## Aim
The required output is a word-for-word copy of the lines from the line bearing "for name, shape" through the line bearing "from mathutils import Matrix, Vector, noise", inclusive, and no other lines.
-- Start of Data extract --
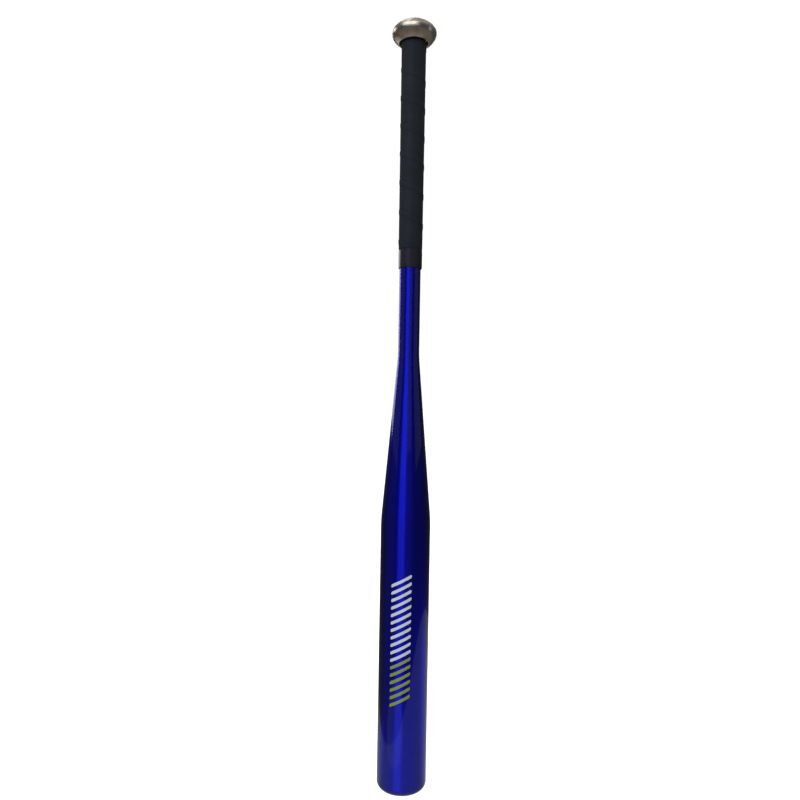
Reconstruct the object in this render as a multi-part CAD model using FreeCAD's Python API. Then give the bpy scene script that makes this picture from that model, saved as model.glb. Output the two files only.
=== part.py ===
"""Adult baseball bat, 34 inches long: a one-piece swaged aluminium tube with a welded knob and a wrapped grip.

The bat stands on its barrel end. The axis of the bat is +Z, the end face lies on z = 0 and the knob is at
the top. The front of the bat, which carries the printed bars, faces -Y. Lengths are in millimetres.
"""

import FreeCAD, Part
import math
import os

# Overall sizes
LENGTH = 864.0
BARREL_R = 27.9
HANDLE_R = 12.0

# Tube: wall thickness grows as the tube is swaged down from barrel to handle
BARREL_WALL = 2.2
HANDLE_WALL = 2.6
END_WALL = 3.2
END_CORNER_R = 8.3
BARREL_TOP_Z = 302.0
HANDLE_START_Z = 486.0
SWAGE_BLEND_R = 200.0
TUBE_TOP_Z = 858.0

# Hole left by spinning the end closed, and the rubber plug that seals it
PLUG_HOLE_R = 6.0
PLUG_HEAD_R = 9.0
PLUG_HEAD_THICKNESS = 0.9
PLUG_SEAT_DEPTH = 1.4
PLUG_SEAT_GAP = 0.3
PLUG_BARB_R = 7.4
PLUG_NOSE_R = 4.6
PLUG_NOSE_Z = 9.0

# Foam disc pressed against the inside of the end
FOAM_R = BARREL_R - BARREL_WALL - 0.1
FOAM_START_Z = 9.6
FOAM_THICKNESS = 25.0

# Knob: a bun with a flat turned on top. Its upper and lower halves are arcs of ellipses that meet at
# the widest ring, and a rolled lip surrounds the recess underneath, higher inside than outside.
KNOB_R = 25.7
KNOB_FLAT_R = 9.0
KNOB_TOP_HEIGHT = 13.5
KNOB_SKIRT_HEIGHT = 16.5
KNOB_LIP_OUTER_R = 17.7
KNOB_LIP_INNER_R = 15.3
KNOB_LIP_RISE = 2.0
KNOB_LIP_BULGE = 0.7
KNOB_RECESS_TOP_Z = 846.0
KNOB_CORE_TOP_Z = 860.0
KNOB_CROWN_ANGLE = math.acos(KNOB_FLAT_R / KNOB_R)
KNOB_MID_Z = LENGTH - KNOB_TOP_HEIGHT * math.sin(KNOB_CROWN_ANGLE)
WELD_LEG = 2.6

# Grip: a thin adhesive underlay, the wrapped tape and the vinyl tape that finishes its lower end
UNDERLAY_THICKNESS = 0.3
UNDERLAY_R = HANDLE_R + UNDERLAY_THICKNESS
UNDERLAY_BOTTOM_Z = 590.0
GRIP_BOTTOM_Z = 589.0
GRIP_TOP_Z = 842.0
GRIP_TOP_R = 14.2
GRIP_BOTTOM_R = 13.7
GRIP_TUCKED_R = 13.0
GRIP_FLARE_R = 14.8
GRIP_FLARE_HEIGHT = 10.0
FINISH_BOTTOM_Z = 584.6
FINISH_TOP_Z = 606.0
FINISH_R = 13.5

# Printed bars: two colours of slanted bars up the front of the barrel
FILM_THICKNESS = 0.06
BAR_START_Z = 99.0
BAR_PITCH = 8.2
LIME_BARS = 6
WHITE_BARS = 11
BAR_LEFT_X = -14.6
BAR_RIGHT_X = 7.6
BAR_HEIGHT = 3.6
BAR_SLANT = 12.0

ORIGIN = FreeCAD.Vector(0, 0, 0)
AXIS = FreeCAD.Vector(0, 0, 1)


def at(r, z):
    """Point of a profile: radius from the axis and height."""
    return FreeCAD.Vector(r, 0, z)


def line(start, end):
    return Part.LineSegment(start, end).toShape()


def corner(before, tip, after, radius):
    """Start, middle and end of the arc of this radius that rounds a corner."""
    back = (before - tip).normalize()
    ahead = (after - tip).normalize()
    half_angle = back.getAngle(ahead) / 2
    reach = radius / math.tan(half_angle)
    bisector = (back + ahead).normalize()
    middle = tip + bisector * (radius / math.sin(half_angle) - radius)
    return tip + back * reach, middle, tip + ahead * reach


def profile(corners):
    """Closed wire through (r, z, rounding radius) corners; a radius of 0 leaves a corner sharp."""
    points = [at(r, z) for r, z, _ in corners]
    rounded = []
    for i, (_, _, radius) in enumerate(corners):
        before = points[i - 1]
        after = points[(i + 1) % len(points)]
        if radius > 0:
            rounded.append(corner(before, points[i], after, radius))
        else:
            rounded.append((points[i], None, points[i]))
    edges = []
    for i, (start, middle, end) in enumerate(rounded):
        if middle is not None:
            edges.append(Part.Arc(start, middle, end).toShape())
        edges.append(line(end, rounded[(i + 1) % len(rounded)][0]))
    return Part.Wire(edges)


def turned(wire):
    """Solid of revolution of a closed profile about the bat's axis."""
    return Part.Face(wire).revolve(ORIGIN, AXIS, 360)


def bat_tube():
    """One-piece tube: flat spun-in end, straight barrel, long taper and straight handle."""
    inner_barrel = BARREL_R - BARREL_WALL
    inner_handle = HANDLE_R - HANDLE_WALL
    return turned(profile([
        (PLUG_HEAD_R + PLUG_SEAT_GAP, 0, 0.4),
        (BARREL_R, 0, END_CORNER_R),
        (BARREL_R, BARREL_TOP_Z, SWAGE_BLEND_R),
        (HANDLE_R, HANDLE_START_Z, SWAGE_BLEND_R),
        (HANDLE_R, TUBE_TOP_Z, 0),
        (inner_handle, TUBE_TOP_Z, 0),
        (inner_handle, HANDLE_START_Z, SWAGE_BLEND_R),
        (inner_barrel, BARREL_TOP_Z, SWAGE_BLEND_R),
        (inner_barrel, END_WALL, END_CORNER_R - BARREL_WALL),
        (PLUG_HOLE_R, END_WALL, 0),
        (PLUG_HOLE_R, PLUG_SEAT_DEPTH, 0),
        (PLUG_HEAD_R + PLUG_SEAT_GAP, PLUG_SEAT_DEPTH, 0),
    ]))


def end_plug():
    """Rubber push-in plug: a head sunk in its seat, a neck in the hole and a barb behind the wall."""
    head_face_z = PLUG_SEAT_DEPTH - PLUG_HEAD_THICKNESS
    return turned(profile([
        (0, head_face_z, 0),
        (PLUG_HEAD_R, head_face_z, 0.3),
        (PLUG_HEAD_R, PLUG_SEAT_DEPTH, 0),
        (PLUG_HOLE_R, PLUG_SEAT_DEPTH, 0),
        (PLUG_HOLE_R, END_WALL, 0),
        (PLUG_BARB_R, END_WALL, 0),
        (PLUG_NOSE_R, PLUG_NOSE_Z, 1.0),
        (0, PLUG_NOSE_Z, 0),
    ]))


def end_foam():
    """Plain foam disc inside the barrel, next to the end wall."""
    return turned(profile([
        (0, FOAM_START_Z, 0),
        (FOAM_R, FOAM_START_Z, 1.5),
        (FOAM_R, FOAM_START_Z + FOAM_THICKNESS, 1.5),
        (0, FOAM_START_Z + FOAM_THICKNESS, 0),
    ]))


def knob_arc(height, end_angle):
    """Edge from the knob's widest ring, up (height > 0) or down, through end_angle of the ellipse."""
    middle = at(0, KNOB_MID_Z)
    ellipse = Part.Ellipse(at(KNOB_R, KNOB_MID_Z), at(0, KNOB_MID_Z + height), middle)
    return Part.ArcOfEllipse(ellipse, 0, end_angle).toShape()


def knob():
    """Cast bun-shaped knob with a socket for the tube and a recess that hides the weld."""
    skirt_angle = math.acos(KNOB_LIP_OUTER_R / KNOB_R)
    lip_z = KNOB_MID_Z - KNOB_SKIRT_HEIGHT * math.sin(skirt_angle)
    lip_start = at(KNOB_LIP_OUTER_R, lip_z)
    lip_end = at(KNOB_LIP_INNER_R, lip_z + KNOB_LIP_RISE)
    outward = (lip_end - lip_start).cross(FreeCAD.Vector(0, 1, 0)).normalize()
    lip_middle = (lip_start + lip_end) * 0.5 + outward * KNOB_LIP_BULGE
    core_r = HANDLE_R - HANDLE_WALL
    inside = [
        lip_end,
        at(KNOB_LIP_INNER_R, KNOB_RECESS_TOP_Z),
        at(HANDLE_R, KNOB_RECESS_TOP_Z),
        at(HANDLE_R, TUBE_TOP_Z),
        at(core_r, TUBE_TOP_Z),
        at(core_r, KNOB_CORE_TOP_Z),
        at(0, KNOB_CORE_TOP_Z),
        at(0, LENGTH),
        at(KNOB_FLAT_R, LENGTH),
    ]
    edges = [
        knob_arc(KNOB_TOP_HEIGHT, KNOB_CROWN_ANGLE),
        knob_arc(-KNOB_SKIRT_HEIGHT, skirt_angle),
        Part.Arc(lip_start, lip_middle, lip_end).toShape(),
    ]
    edges += [line(start, end) for start, end in zip(inside, inside[1:])]
    return turned(Part.Wire(Part.__sortEdges__(edges)))


def knob_weld():
    """Fillet weld between the handle and the ceiling of the knob's recess."""
    top = at(HANDLE_R + WELD_LEG, KNOB_RECESS_TOP_Z)
    root = at(HANDLE_R, KNOB_RECESS_TOP_Z)
    foot = at(HANDLE_R, KNOB_RECESS_TOP_Z - WELD_LEG)
    bulge = at(HANDLE_R + WELD_LEG * 0.62, KNOB_RECESS_TOP_Z - WELD_LEG * 0.62)
    return turned(Part.Wire([line(top, root), line(root, foot), Part.Arc(foot, bulge, top).toShape()]))


def grip_underlay():
    """Double-sided adhesive layer between the handle and the grip tape."""
    return turned(profile([
        (HANDLE_R, UNDERLAY_BOTTOM_Z, 0),
        (UNDERLAY_R, UNDERLAY_BOTTOM_Z, 0),
        (UNDERLAY_R, GRIP_TOP_Z, 0),
        (HANDLE_R, GRIP_TOP_Z, 0),
    ]))


def grip_tape():
    """Sleeve with the outer shape of the wrapped tape: it swells into the knob's recess at the top."""
    flare_start_z = GRIP_TOP_Z - GRIP_FLARE_HEIGHT
    return turned(profile([
        (UNDERLAY_R, GRIP_BOTTOM_Z, 0),
        (GRIP_TUCKED_R, GRIP_BOTTOM_Z, 0),
        (GRIP_TUCKED_R, FINISH_TOP_Z, 0),
        (GRIP_BOTTOM_R, FINISH_TOP_Z, 0),
        (GRIP_TOP_R, flare_start_z, 8.0),
        (GRIP_FLARE_R, GRIP_TOP_Z, 0.6),
        (UNDERLAY_R, GRIP_TOP_Z, 0),
    ]))


def finishing_tape():
    """Vinyl tape wound over the grip's lower end and turned in on to the bare handle below it."""
    return turned(profile([
        (HANDLE_R, FINISH_BOTTOM_Z, 0),
        (FINISH_R, FINISH_BOTTOM_Z, 0.4),
        (FINISH_R, FINISH_TOP_Z, 0.2),
        (GRIP_TUCKED_R, FINISH_TOP_Z, 0),
        (GRIP_TUCKED_R, GRIP_BOTTOM_Z, 0),
        (HANDLE_R, GRIP_BOTTOM_Z, 0),
    ]))


def slanted_bars(first, count):
    """Thin printed bars on the front of the barrel, counted upwards from the lowest one."""
    film = Part.makeCylinder(BARREL_R + FILM_THICKNESS, BARREL_TOP_Z, ORIGIN, AXIS)
    film = film.cut(Part.makeCylinder(BARREL_R, BARREL_TOP_Z, ORIGIN, AXIS))
    bars = []
    for i in range(first, first + count):
        z = BAR_START_Z + i * BAR_PITCH
        outline = [
            (BAR_LEFT_X, z),
            (BAR_RIGHT_X, z + BAR_SLANT),
            (BAR_RIGHT_X, z + BAR_SLANT + BAR_HEIGHT),
            (BAR_LEFT_X, z + BAR_HEIGHT),
        ]
        points = [FreeCAD.Vector(x, -BARREL_R - 1, height) for x, height in outline]
        face = Part.Face(Part.makePolygon(points + points[:1]))
        bars.append(film.common(face.extrude(FreeCAD.Vector(0, BARREL_R, 0))))
    return Part.makeCompound(bars)


def main():
    os.makedirs("parts", exist_ok=True)
    nodes = {
        "bat_tube": bat_tube(),
        "end_plug": end_plug(),
        "end_foam": end_foam(),
        "knob": knob(),
        "knob_weld": knob_weld(),
        "grip_underlay": grip_underlay(),
        "grip_tape": grip_tape(),
        "finishing_tape": finishing_tape(),
        "barrel_bars_lime": slanted_bars(0, LIME_BARS),
        "barrel_bars_white": slanted_bars(LIME_BARS, WHITE_BARS),
    }
    for name, shape in nodes.items():
        shape.exportStep(f"parts/{name}.step")
        print(f"{name}: {len(shape.Solids)} solids, {shape.Volume / 1000:.2f} cm3, valid {shape.isValid()}")


main()
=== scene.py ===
"""Looks of the baseball bat: glossy blue tube, bare knob, wound grip, finishing tape and printed bars.

Lengths are in metres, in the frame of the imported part: the bat stands on its barrel end at z = 0, its
axis is +Z, and the side with the printed bars faces -Y.
"""

import math

import bpy
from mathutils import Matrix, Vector, noise

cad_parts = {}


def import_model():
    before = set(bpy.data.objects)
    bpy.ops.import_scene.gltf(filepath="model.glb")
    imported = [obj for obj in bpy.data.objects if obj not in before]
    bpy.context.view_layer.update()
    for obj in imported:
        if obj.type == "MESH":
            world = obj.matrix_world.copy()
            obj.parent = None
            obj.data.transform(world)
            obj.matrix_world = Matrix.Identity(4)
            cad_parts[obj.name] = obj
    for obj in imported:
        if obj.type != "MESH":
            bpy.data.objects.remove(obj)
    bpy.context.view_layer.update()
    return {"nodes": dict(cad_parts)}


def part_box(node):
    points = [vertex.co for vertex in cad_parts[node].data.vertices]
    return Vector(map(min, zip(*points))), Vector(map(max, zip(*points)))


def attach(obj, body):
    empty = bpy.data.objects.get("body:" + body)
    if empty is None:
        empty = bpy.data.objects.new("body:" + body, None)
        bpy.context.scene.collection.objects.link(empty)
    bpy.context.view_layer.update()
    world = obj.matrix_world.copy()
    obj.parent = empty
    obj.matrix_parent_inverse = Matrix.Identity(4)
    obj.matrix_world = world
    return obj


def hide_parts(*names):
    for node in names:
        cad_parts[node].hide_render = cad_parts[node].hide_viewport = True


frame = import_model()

MM = 0.001
RING = 192  # faces round a turned piece
BODY = "root"


# ---------------------------------------------------------------- sizes read from the frame

def span(node):
    """Largest radius, lowest z and highest z of a CAD node."""
    low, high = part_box(node)
    return high.x, low.z, high.z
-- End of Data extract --
## Answer to this exercise
    for name, shape in nodes.items():
        shape.exportStep(f"parts/{name}.step")
        print(f"{name}: {len(shape.Solids)} solids, {shape.Volume / 1000:.2f} cm3, valid {shape.isValid()}")


main()
=== scene.py ===
"""Looks of the baseball bat: glossy blue tube, bare knob, wound grip, finishing tape and printed bars.

Lengths are in metres, in the frame of the imported part: the bat stands on its barrel end at z = 0, its
axis is +Z, and the side with the printed bars faces -Y.
"""

import math

import bpy
from mathutils import Matrix, Vector, noise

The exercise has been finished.